◆ Dataset rows ◆

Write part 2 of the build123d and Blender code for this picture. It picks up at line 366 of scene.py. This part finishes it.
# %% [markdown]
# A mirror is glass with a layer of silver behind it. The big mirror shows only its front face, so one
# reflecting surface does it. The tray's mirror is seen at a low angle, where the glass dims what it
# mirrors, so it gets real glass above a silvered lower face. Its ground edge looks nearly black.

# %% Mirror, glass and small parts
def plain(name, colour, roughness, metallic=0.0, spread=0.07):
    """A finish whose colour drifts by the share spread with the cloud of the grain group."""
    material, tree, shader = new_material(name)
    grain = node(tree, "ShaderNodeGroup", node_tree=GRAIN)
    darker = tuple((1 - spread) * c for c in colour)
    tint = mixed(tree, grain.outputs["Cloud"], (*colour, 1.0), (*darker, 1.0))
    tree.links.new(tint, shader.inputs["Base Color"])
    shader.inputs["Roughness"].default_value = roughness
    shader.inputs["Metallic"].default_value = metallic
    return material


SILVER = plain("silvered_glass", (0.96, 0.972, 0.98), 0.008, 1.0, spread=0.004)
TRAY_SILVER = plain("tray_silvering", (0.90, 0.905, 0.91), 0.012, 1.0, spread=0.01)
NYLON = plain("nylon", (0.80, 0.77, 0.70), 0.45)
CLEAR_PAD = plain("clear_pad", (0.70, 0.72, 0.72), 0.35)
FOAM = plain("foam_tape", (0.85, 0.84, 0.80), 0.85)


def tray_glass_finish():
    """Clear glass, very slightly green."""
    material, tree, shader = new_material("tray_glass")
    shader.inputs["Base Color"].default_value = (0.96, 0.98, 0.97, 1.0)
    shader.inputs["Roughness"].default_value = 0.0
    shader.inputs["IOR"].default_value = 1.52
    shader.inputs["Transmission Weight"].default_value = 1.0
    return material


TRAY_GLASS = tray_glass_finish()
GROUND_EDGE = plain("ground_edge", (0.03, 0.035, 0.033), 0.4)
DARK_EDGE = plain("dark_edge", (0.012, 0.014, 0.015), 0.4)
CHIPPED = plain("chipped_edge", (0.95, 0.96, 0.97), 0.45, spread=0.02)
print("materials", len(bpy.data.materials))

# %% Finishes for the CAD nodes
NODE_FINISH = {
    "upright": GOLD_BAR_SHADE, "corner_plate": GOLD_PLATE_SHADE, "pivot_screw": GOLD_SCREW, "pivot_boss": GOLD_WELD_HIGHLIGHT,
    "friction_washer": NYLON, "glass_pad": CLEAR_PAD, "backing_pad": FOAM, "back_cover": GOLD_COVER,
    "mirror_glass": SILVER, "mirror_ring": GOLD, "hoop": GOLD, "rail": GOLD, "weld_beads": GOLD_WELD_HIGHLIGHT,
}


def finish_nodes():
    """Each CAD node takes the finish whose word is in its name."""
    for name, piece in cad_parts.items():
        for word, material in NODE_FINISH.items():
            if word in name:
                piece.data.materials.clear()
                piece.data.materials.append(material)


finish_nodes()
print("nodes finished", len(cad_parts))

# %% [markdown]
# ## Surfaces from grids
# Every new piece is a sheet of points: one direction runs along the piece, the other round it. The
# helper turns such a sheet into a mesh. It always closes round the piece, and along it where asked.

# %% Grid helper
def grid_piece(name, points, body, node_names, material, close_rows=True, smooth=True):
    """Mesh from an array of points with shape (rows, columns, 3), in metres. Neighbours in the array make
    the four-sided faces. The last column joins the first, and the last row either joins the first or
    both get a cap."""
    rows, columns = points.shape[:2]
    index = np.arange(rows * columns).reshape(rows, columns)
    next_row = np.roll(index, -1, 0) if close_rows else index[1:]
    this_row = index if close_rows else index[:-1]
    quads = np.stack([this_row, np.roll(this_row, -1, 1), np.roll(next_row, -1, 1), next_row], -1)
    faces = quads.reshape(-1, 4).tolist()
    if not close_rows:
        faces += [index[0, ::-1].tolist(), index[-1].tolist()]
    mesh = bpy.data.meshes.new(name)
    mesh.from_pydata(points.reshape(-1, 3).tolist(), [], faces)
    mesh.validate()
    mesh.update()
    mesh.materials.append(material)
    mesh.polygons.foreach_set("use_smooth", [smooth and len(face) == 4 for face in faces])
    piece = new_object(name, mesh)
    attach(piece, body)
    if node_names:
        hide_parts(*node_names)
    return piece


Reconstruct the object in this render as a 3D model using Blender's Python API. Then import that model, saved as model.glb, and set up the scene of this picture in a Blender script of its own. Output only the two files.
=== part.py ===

◆ Directions ◆
In the entries above, find each line with the word "scene" and copy it.

◆ Task answer ◆
Write part 2 of the build123d and Blender code for this picture. It picks up at line 366 of scene.py. This part finishes it.
Reconstruct the object in this render as a 3D model using Blender's Python API. Then import that model, saved as model.glb, and set up the scene of this picture in a Blender script of its own. Output only the two files.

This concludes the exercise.